We reviewed almost 500 potential sources during this project, identifying, more than 50 UK and overseas bodies providing KE guidance and support. Government bodies produced just under a third of the most valuable materials, having an important role to play as ‘honest brokers’. There are also well-established ‘communities of practice’ supporting different aspects of knowledge exchange, with interaction between and across these communities.
We looked at the sources of effective practice and categorised these into areas such as resource centres, databases and tools, reports and how-to guides. Particular consideration was given to the availability of effective practice materials in the area of intellectual property and research contracts.
We were asked to evaluate the value of setting up a central store of key materials relating to knowledge exchange.
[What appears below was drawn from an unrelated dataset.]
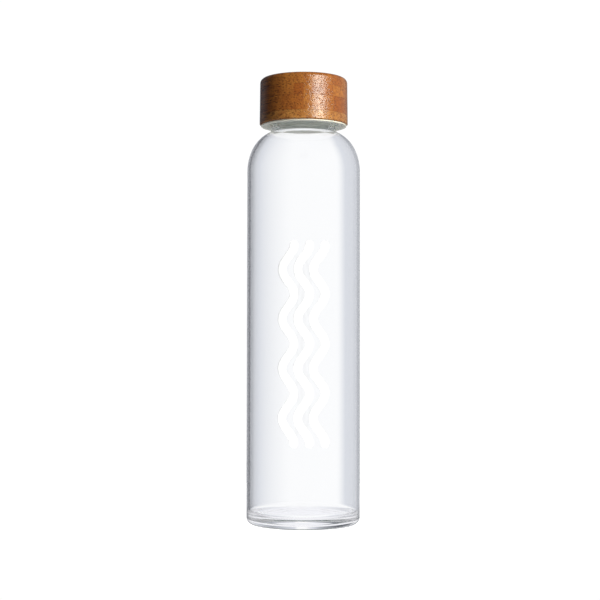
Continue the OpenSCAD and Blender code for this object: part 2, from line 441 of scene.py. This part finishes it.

Options around this ranged from a simple, static resource, to a fully curated knowledge-sharing platform. We concluded that at the time the business case remained unproved and we recommended that further work was required.
This work for HEFCE was carried out in 2016. It was later cited in an influential report on knowledge exchange authored by Professor Trevor McMillan, vice-chancellor of Keele University, who has an ongoing national role in knowledge exchange leadership.